Who could have possibly predicted that accepting hundreds of billions of dollars from governments over the last couple of decades could have somehow politicized Science?
-Peter
Dwight D. Eisenhower - 1961.
"The prospect of domination of the nation's scholars by Federal employment, project allocations, and the power of money is ever present and is gravely to be regarded. Yet, in holding scientific research and discovery in respect, as we should, we must also be alert to the equal and opposite danger that public policy could itself become the captive of a scientifictechnological elite."
Hundreds of billions??? You have the wrong side. 20 Billion dollars over 30 years for the entire world. Compared with 37Bn dollars given as subsidies to fossil fuel and nuclear power industry *EACH* *YEAR* by the *US* ALONE* and I think you find the finger points a different direction.
How many people would want a piece of THAT action?
Much more.
please, please, please get your facts straight on what these scientists did with their data when they 'threw out raw data'
they threw out siberian tree-ring data for certain years (i believe it was 1960 to present) that they were using to infer local temperatures and, instead, used the actual local air temperatures. this turned a graph that showed temperatures over a period of time longer than thermometers have existed in from one relying on only tree-ring data, to one relying solely on tree-ring temperature data to one using mostly tree-ring data with some tree-ring data replaced by more accurate actual temperature readings.

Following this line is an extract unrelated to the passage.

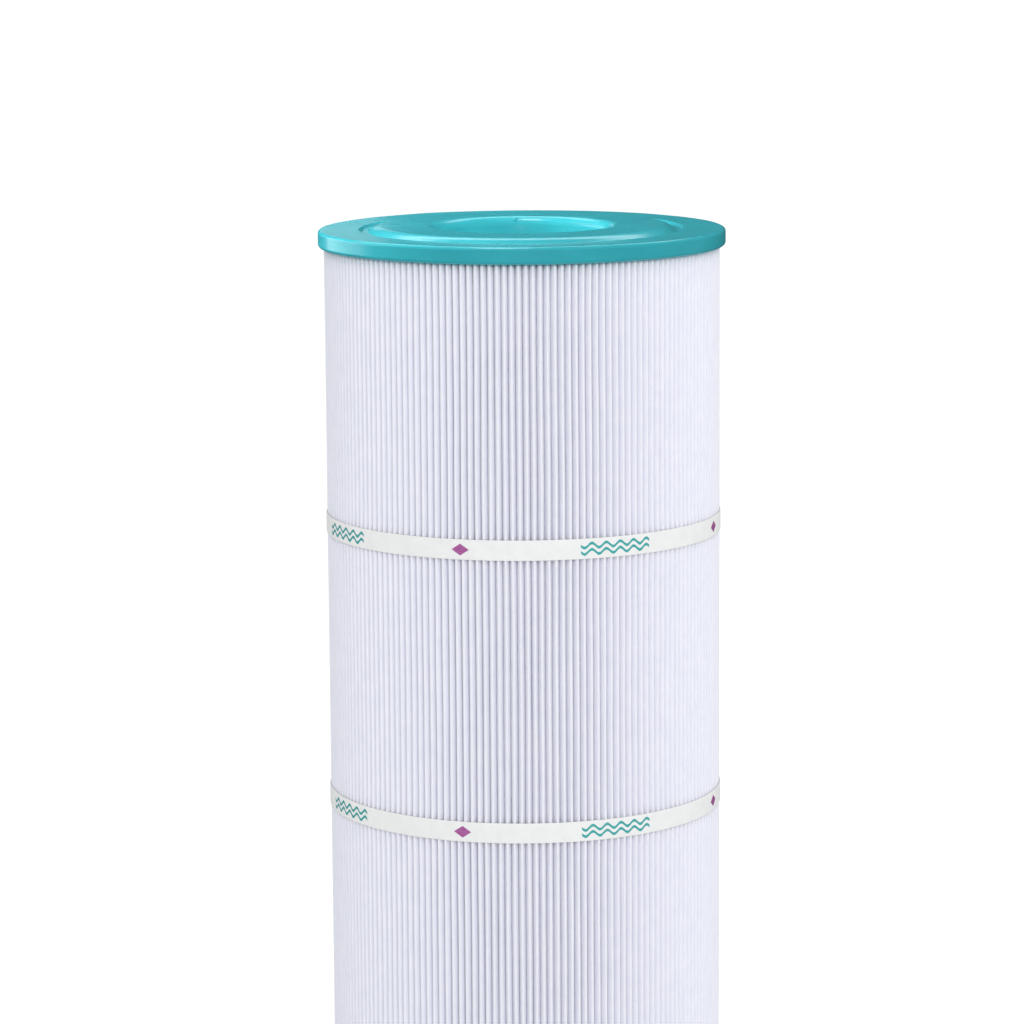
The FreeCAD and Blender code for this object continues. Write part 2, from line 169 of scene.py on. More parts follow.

yes, the tree-ring data in this location diverges unexpectedly from the actual temps recorded. that is a problem to explain. but it has nothing to do with the fact that the temperatures really did continue to increase.
Other research centers also collect similar data, and some have open-sourced their algorithms.
And yes, their conclusions are similar to those of the CRU. That's what the GP means by saying that criticisms have been answered.
Build a man a fire, he's warm for one night. Set him on fire, and he's warm for the rest of his life.